→ **Request**: Write each line out exactly, leaving none out.
━━━━━━
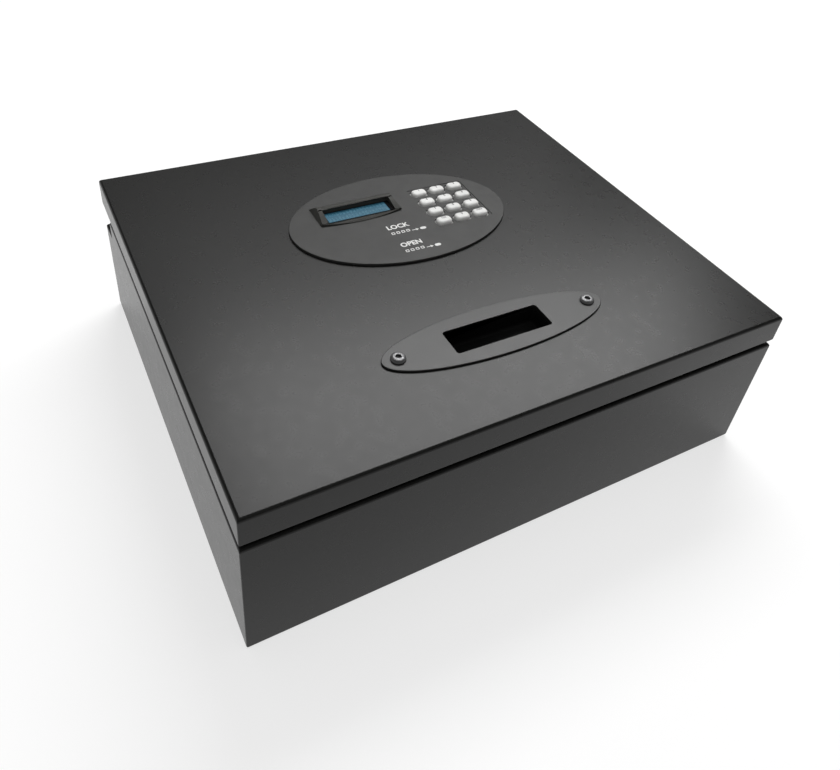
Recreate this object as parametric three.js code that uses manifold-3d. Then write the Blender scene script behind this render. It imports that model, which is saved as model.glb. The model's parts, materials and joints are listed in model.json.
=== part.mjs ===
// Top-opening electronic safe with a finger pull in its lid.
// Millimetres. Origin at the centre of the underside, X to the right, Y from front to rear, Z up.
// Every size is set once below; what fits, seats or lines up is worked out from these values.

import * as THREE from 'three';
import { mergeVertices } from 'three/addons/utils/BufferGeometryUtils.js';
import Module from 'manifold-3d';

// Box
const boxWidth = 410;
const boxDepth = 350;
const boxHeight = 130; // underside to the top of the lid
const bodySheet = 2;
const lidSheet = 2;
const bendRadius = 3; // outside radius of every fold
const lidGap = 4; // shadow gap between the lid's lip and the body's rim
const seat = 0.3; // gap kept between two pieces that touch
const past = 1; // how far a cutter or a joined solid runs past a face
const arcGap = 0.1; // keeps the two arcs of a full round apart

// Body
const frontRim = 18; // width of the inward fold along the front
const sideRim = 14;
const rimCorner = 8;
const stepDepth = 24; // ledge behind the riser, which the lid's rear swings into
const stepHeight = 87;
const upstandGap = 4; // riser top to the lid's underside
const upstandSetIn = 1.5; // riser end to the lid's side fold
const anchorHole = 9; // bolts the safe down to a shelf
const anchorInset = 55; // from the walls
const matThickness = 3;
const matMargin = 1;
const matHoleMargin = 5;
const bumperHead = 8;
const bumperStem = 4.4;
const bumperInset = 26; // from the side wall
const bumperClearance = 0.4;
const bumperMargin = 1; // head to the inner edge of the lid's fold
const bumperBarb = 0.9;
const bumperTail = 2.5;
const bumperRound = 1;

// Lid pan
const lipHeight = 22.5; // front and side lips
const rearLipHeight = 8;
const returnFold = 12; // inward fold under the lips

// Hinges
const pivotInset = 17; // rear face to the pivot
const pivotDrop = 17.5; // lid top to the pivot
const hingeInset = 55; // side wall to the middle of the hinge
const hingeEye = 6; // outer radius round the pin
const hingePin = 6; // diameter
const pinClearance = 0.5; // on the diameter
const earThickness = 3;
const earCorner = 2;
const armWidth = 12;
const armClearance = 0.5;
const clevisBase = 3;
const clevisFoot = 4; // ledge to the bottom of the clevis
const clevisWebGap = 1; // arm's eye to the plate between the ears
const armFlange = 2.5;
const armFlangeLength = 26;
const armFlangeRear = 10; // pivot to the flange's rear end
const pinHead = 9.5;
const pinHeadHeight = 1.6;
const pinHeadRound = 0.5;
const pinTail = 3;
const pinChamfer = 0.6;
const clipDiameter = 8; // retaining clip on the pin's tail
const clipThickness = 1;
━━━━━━
→ **Response to the exercise**:
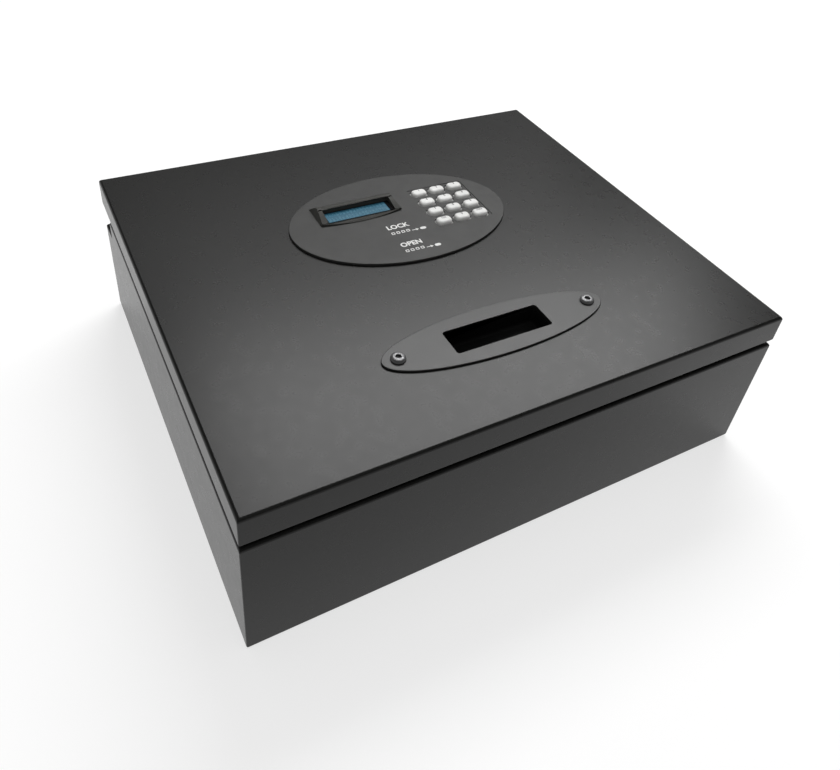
Recreate this object as parametric three.js code that uses manifold-3d. Then write the Blender scene script behind this render. It imports that model, which is saved as model.glb. The model's parts, materials and joints are listed in model.json.
=== part.mjs ===
// Top-opening electronic safe with a finger pull in its lid.
// Millimetres. Origin at the centre of the underside, X to the right, Y from front to rear, Z up.
// Every size is set once below; what fits, seats or lines up is worked out from these values.

import * as THREE from 'three';
import { mergeVertices } from 'three/addons/utils/BufferGeometryUtils.js';
import Module from 'manifold-3d';

// Box
const boxWidth = 410;
const boxDepth = 350;
const boxHeight = 130; // underside to the top of the lid
const bodySheet = 2;
const lidSheet = 2;
const bendRadius = 3; // outside radius of every fold
const lidGap = 4; // shadow gap between the lid's lip and the body's rim
const seat = 0.3; // gap kept between two pieces that touch
const past = 1; // how far a cutter or a joined solid runs past a face
const arcGap = 0.1; // keeps the two arcs of a full round apart

// Body
const frontRim = 18; // width of the inward fold along the front
const sideRim = 14;
const rimCorner = 8;
const stepDepth = 24; // ledge behind the riser, which the lid's rear swings into
const stepHeight = 87;
const upstandGap = 4; // riser top to the lid's underside
const upstandSetIn = 1.5; // riser end to the lid's side fold
const anchorHole = 9; // bolts the safe down to a shelf
const anchorInset = 55; // from the walls
const matThickness = 3;
const matMargin = 1;
const matHoleMargin = 5;
const bumperHead = 8;
const bumperStem = 4.4;
const bumperInset = 26; // from the side wall
const bumperClearance = 0.4;
const bumperMargin = 1; // head to the inner edge of the lid's fold
const bumperBarb = 0.9;
const bumperTail = 2.5;
const bumperRound = 1;

// Lid pan
const lipHeight = 22.5; // front and side lips
const rearLipHeight = 8;
const returnFold = 12; // inward fold under the lips

// Hinges
const pivotInset = 17; // rear face to the pivot
const pivotDrop = 17.5; // lid top to the pivot
const hingeInset = 55; // side wall to the middle of the hinge
const hingeEye = 6; // outer radius round the pin
const hingePin = 6; // diameter
const pinClearance = 0.5; // on the diameter
const earThickness = 3;
const earCorner = 2;
const armWidth = 12;
const armClearance = 0.5;
const clevisBase = 3;
const clevisFoot = 4; // ledge to the bottom of the clevis
const clevisWebGap = 1; // arm's eye to the plate between the ears
const armFlange = 2.5;
const armFlangeLength = 26;
const armFlangeRear = 10; // pivot to the flange's rear end
const pinHead = 9.5;
const pinHeadHeight = 1.6;
const pinHeadRound = 0.5;
const pinTail = 3;
const pinChamfer = 0.6;
const clipDiameter = 8; // retaining clip on the pin's tail
const clipThickness = 1;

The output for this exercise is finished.